Tous ces produits étaient administré par Eufemiano Fuentes, sa soeur Yolanda et un autre médecin, Walter Viru, selon l'ancien coureur. Jesus Manzano affirme « qu'il y aurait pu avoir un mort ».
Mercredi, un pistard espagnol a été entendu au tribunal. Comme pour Santiago Botero, Jose Antonio Escuredo pourrait bien être confondu par les écoutes téléphoniques. Il ne s'agit pas de n'importe qui, puisqu'Escuredo avait décroché la médaille d'argent de Keirin aux Jeux olympiques d'Athènes en 2004 (voir la vidéo).
Le coureur espagnol, comme beaucoup d'autres cyclistes soupçonnés, se défend en soutenant que sa relation avec le docteur Fuentes se limitait à l'utilisation de produits légaux.
Un simulacre. Une parodie. Une mascarade. Les observateurs n'ont que très peu goûté la façon dont la justice espagole a géré cette affaire. Les zones d'ombre sont nombreuses. Il faut dire que dans cette histoire, l'Espagne a beaucoup à perdre. Dans un pays qui vit depuis cinq ans au rythme du chômage, des expulsions et de la précarité, le sport est le dernier ressort d'une fierté nationale mise à mal. Rafael Nadal, Alberto Contador, le FC Barcelone, l'équipe nationale de foot et de basket, Fernando Alonso, Dani Pedrosa... et la liste n'est pas exhaustive. C'est simple : depuis presque dix ans, les Espagnols gagnent presque tout. De quoi alimenter les soupçons. Et lorsque Eufemiano Fuentes est arrêté, la péninsule ibérique tremble. Elle est depuis rassurée.
Bien avant le début du procès, des éléments paraissaient bien troubles. Sur les 224 poches de sang saisies par la Guardia Civil, seules 173 sont conservées au laboratoires antidopage de Barcelone. Personne ne sait où sont les autres. Cette même Guardia Civil qui a d'ailleurs rendu à Fuentes son carnet où figurait tous les noms de ses clients, plutôt que de le confier à la justice.

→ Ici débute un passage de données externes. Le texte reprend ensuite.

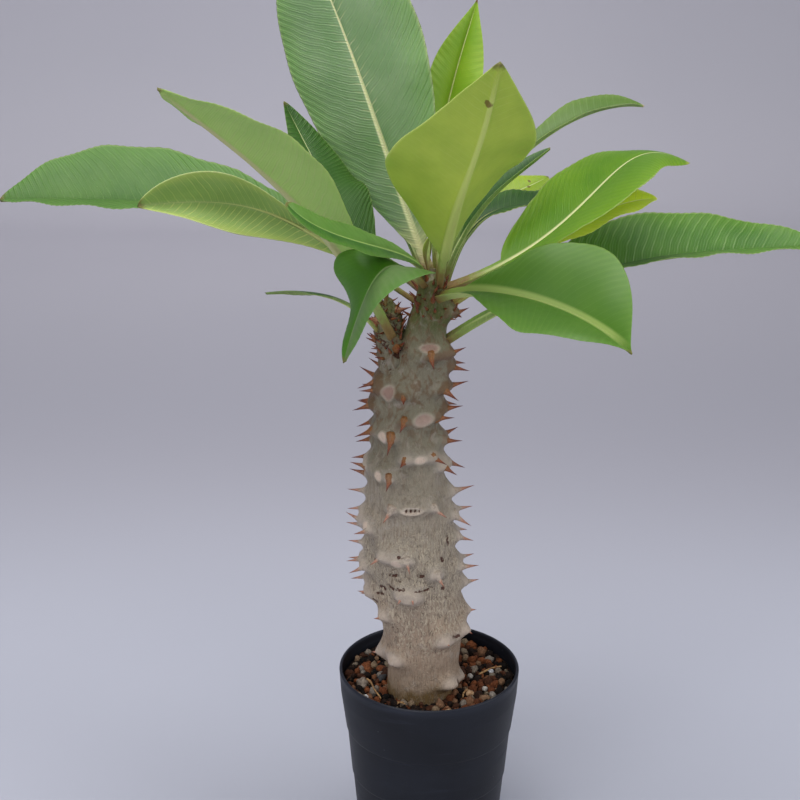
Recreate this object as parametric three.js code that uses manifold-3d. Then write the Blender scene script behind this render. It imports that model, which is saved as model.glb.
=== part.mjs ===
// A potted pachypodium. A thick grey stem carries paired thorns on raised cushions, a
// short side shoot and a crown of long leaves, and stands in a hole in granular soil in
// a small round pot. Millimetres, +Z up, front towards -Y, origin at the middle of the
// pot's underside. Azimuths are degrees around the stem: 0 at the front, 90 towards +X.

import * as THREE from 'three';
import { mergeVertices } from 'three/addons/utils/BufferGeometryUtils.js';
import Module from 'manifold-3d';

const wasm = await Module();
wasm.setup();

// Clear gap kept wherever one piece seats against another.
const SEAT_GAP = 0.33;
// Outward growth of the stem that leaves that gap to the leaves on its sloping bark.
const LEAF_ROOM = 0.5;
// Points closer together than this are merged, which clears the slivers that cuts leave.
const FINEST = 0.02;

// Pot: outside radii up the wall, with a faint step at the top of each lower band.
const POT_SIDES = 36;
const POT_WALL = 1.3;
const POT_FLOOR = 1.8;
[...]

Lors des audiences, la mauvaise volonté de la justice est apparue au grand jour. Lorsque le principal accusé annonce qu'il a des clients dans d'autres sports que le cyclisme, la juge Julia Patricia Santamaría ne réagit pas. Fuentes va encore plus loin. « Je suis toujours en mesure de donner le nom des athlètes à qui appartiennent les poches de sang grâce aux codes numériques inscrits dessus », mais la juge reste muette. « La demande ne sera pas prise en compte », répond-elle à l'avocat du CONI (Comité olympique italien) qui veut obtenir des noms.
Ce procès qui devait être le grand déballage restera un leurre. Il ne faut pas s'attendre à un revirement de situation d'ici la fin du procès le 12 mars. Le jugement sera rendu le 22. Pour « délit contre la santé publique », les accusés risquent deux ans de prison. L'Espagne, elle, joue sa crédibilité alors que Madrid est candidate pour les Jeux olympiques 2020.